The proprietary nature of Born's formula, combined with the complication of combining it with the old system to create the UPR, has cloaked the weekly rankings in a bit of mystery and controversy. The cutoff for the state tournament is next weekend, with the playoffs set to begin on Nov. 2.
"I haven't heard much," NJSIAA associate director Jack DuBois, who oversees football, said of reaction around the state to Born's index. "Other than no one understands it."
Born said his system is built strictly on numbers, with a team's ranking based on margin of victory or defeat and caliber of competition.
Teams are rewarded for playing stronger teams and also for performing — in a strictly numerical sense — better than the index predicted based on the difference between their own ranking and that of their opponent.

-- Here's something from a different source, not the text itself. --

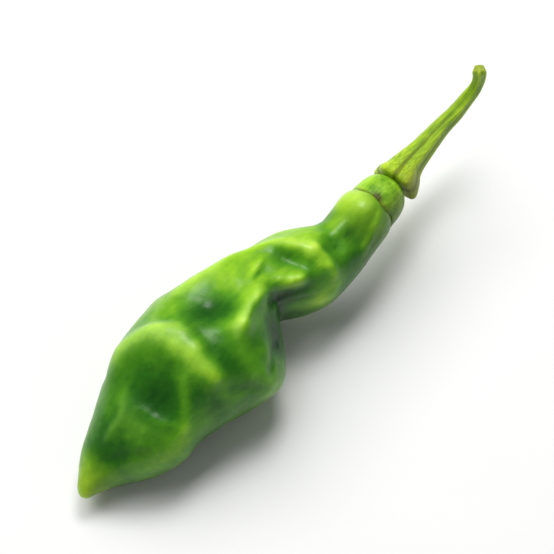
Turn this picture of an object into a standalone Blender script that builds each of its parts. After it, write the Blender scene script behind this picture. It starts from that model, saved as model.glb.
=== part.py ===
"""A seasoning pepper as picked: the pod lying on its belly, the calyx that caps it, and its stem.

Run it with blender --background --python part.py, or from Blender's text editor.
+X runs from the pod's tip to the stem, +Z is up, and the origin is in the flat spot that it rests on.
"""

import math

import bmesh
import bpy
from mathutils import Euler, Vector

MM = 0.001
MERGE_DISTANCE = 0.05 * MM

POD_GREEN, POD_ROUGHNESS = (0.13, 0.36, 0.03), 0.3
CALYX_GREEN, CALYX_ROUGHNESS = (0.2, 0.42, 0.05), 0.45
STEM_GREEN, STEM_ROUGHNESS = (0.42, 0.55, 0.05), 0.5

# The pod from its tip to the end under the calyx, in mm: how far along each place is, where its middle
# lies sideways and up, and its half width and half height there.
POD_STATIONS = [
    (-30.0, 1.8, 4.5, 0.9, 0.9),
    (-28.8, 2.0, 4.6, 1.5, 1.6),
    (-27.0, 2.3, 4.8, 2.5, 2.7),
    (-24.2, 2.2, 5.8, 4.3, 4.5),
    (-20.5, 1.2, 7.2, 6.7, 6.6),
    (-16.2, 0.8, 8.6, 8.8, 8.1),
    (-11.5, 1.7, 9.7, 9.9, 9.2),
    (-7.0, 1.8, 10.1, 10.6, 10.2),
    (-1.0, 0.7, 10.3, 12.0, 10.9),
    (5.0, -0.2, 10.3, 12.0, 10.9),
    (9.8, 0.6, 10.3, 9.3, 10.3),
    (13.9, 1.9, 10.5, 6.3, 9.1),
    (17.4, 0.3, 10.8, 6.9, 8.3),
    (20.8, -1.5, 11.3, 7.9, 7.7),
    (25.2, -2.8, 11.6, 7.1, 6.8),
    (29.2, -4.6, 12.1, 5.3, 5.6),
    (33.2, -4.7, 12.6, 5.0, 5.2),
    (36.6, -4.5, 13.1, 5.0, 5.0),
    (38.2, -4.5, 13.1, 4.4, 4.4),
    (39.2, -4.5, 13.1, 3.5, 3.5),
    (40.2, -4.5, 13.1, 3.3, 3.3),
    (41.6, -4.5, 13.1, 3.2, 3.2),
]
POD_TIP_ROUND = 0.9
POD_END_ROUND = 1.6
POD_AROUND = 64
POD_RINGS = 60
RING_CROWDING = 0.7
RING_CROWDED_END = 0.05

# Three lobes run along the pod, with shallow furrows between them.
LOBES = 3
LOBE_HEIGHT = 0.4
LOBE_ANGLE = 48.0
LOBED_FROM, LOBED_TO = -22.0, 18.0
LOBE_FADE = 9.0

# Ridges of the crumpled skin: height and half width in mm, then places on the crest as mm along the pod and
# degrees round it, from +Y up over the top.
RIDGES = [
    (0.9, 1.7, [(4, 48), (14, 50), (19, 58), (21.7, 70), (22.9, 100)]),
    (1.5, 1.6, [(18.2, 128), (14.4, 125), (10.6, 112), (7.8, 107), (4.5, 109)]),
    (0.8, 1.6, [(4.5, 109), (1.5, 122), (0.5, 145), (1.5, 168)]),
    (1.3, 2.1, [(-10.4, 46), (-6.2, 62), (-4.9, 84), (-4.9, 104), (-5.2, 128)]),
    (0.5, 2.6, [(-5.2, 128), (-6, 160), (-7.5, 192)]),
    (0.45, 1.1, [(-8.4, 115), (-10.4, 131), (-12.9, 148)]),
    (0.4, 1.4, [(23, 124), (24, 140)]),
    (0.5, 2.2, [(35, 50), (35, 90)]),
    (0.6, 2.2, [(-17, 330), (-6, 338), (3, 328), (12, 334)]),
    (0.6, 2.0, [(3, 328), (5, 350), (2, 372)]),
    (0.6, 2.0, [(-12, 222), (-3, 214), (3, 224), (7, 218)]),
    (0.5, 1.8, [(17, 215), (20, 250), (19, 290)]),
    (0.5, 1.8, [(27, 280), (29, 320), (27, 360)]),
    (0.4, 1.8, [(-21, 280), (-18, 310), (-19, 345)]),
]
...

For example, if a team has a ranking of 82.5 and loses by 10 points to a team with a ranking of 97.5, that's a positive performance, since the index indicated they should have lost by 15.
The same goes for beating a team by more than the index difference, although Born says he caps the value of margin of victory at 35 points – same as the differential the NJSIAA uses to institute a running clock – to discourage running up the score.
"There's no heart involved," Born said. "I don't care who wins. It's strictly by the numbers."
The system can seem counter-intuitive at times. For example, entering this weekend Haddonfield was 6-0 and had beaten West Deptford on the field, 27-21. But West Deptford had a higher Born Power Index ranking (94.7 to 92.2), mainly because the Eagles had beaten St. Joseph (93.6) by 51-0 while the Bulldawgs had beaten St. Joe, 22-15.
In addition, Paulsboro (82.8) had a higher ranking than Penns Grove (79.4) even though the Red Devils beat the Red Raiders, 19-6. Paulsboro's big edge was a victory over West Deptford, while Penns Grove hasn't played an opponent with close to the ranking of the Eagles.
"Playing stronger teams, that makes a big difference," Born said.
Born created a rudimentary version of his algorithm in the late 1960s, when he was a junior-varsity basketball coach at Scotch Plains High School. He was scouting other teams, recording as many scores as possible – which wasn't easy in those days – and worked out a system that indicated that his team should be a 17-point favorite over that day's opponent.
"I'm walking off the court, and I look up and, low and behold, we won by 17 points," Born said.
That was his "Eureka" moment. Born taught math at Scotch Plains for 37 years, retiring in 2007. But for most of that time, he was refining his power index, reaching out to contacts around the state for scores and using the system to rank football and basketball teams from Newton to Cape May.
"This is an oft-told story," Born said. "But when I was 10, I remember seeing my father at the kitchen table reading the Pittsburgh Post-Gazette and trying to figure out how Pitt was going to do that day against Notre Dame.
"I asked him, 'How can you figure that out?"
"He told me, 'You can figure out a lot of things with math.' "
NJSIAA executive director Larry White, who played football at Penns Grove, said some coaches have been grumbling about Born's system because it's different, and difficult to decipher.
"It's fear of the unknown," White said.
Not all coaches are complaining. West Deptford's Jason Morrell thinks the Born system is a positive for the playoffs.
"We like it," Morrell said. "It rewards teams that play tough schedules and tough competition."
The NJSIAA is using Born's content, for free, on a one-year trial basis. The organization plans to evaluate the new playoff-seeding system — which includes another twist in that teams will be ranked as the top 16 in the state in each group in North and South and then broken into four eight-team sectional fields based on geography — after this season and decide whether to continue with the current set-up, return to the old formula, or try a new one.
Born said he's been doing the same thing for the better part of 40 years, getting up before the sun, sharpening his pencils, plugging scores into his mathematical formula and ranking teams across the state.
But he's never gotten this much attention.
"It's a little strange," Born said, "just having so many people want to talk to me about it."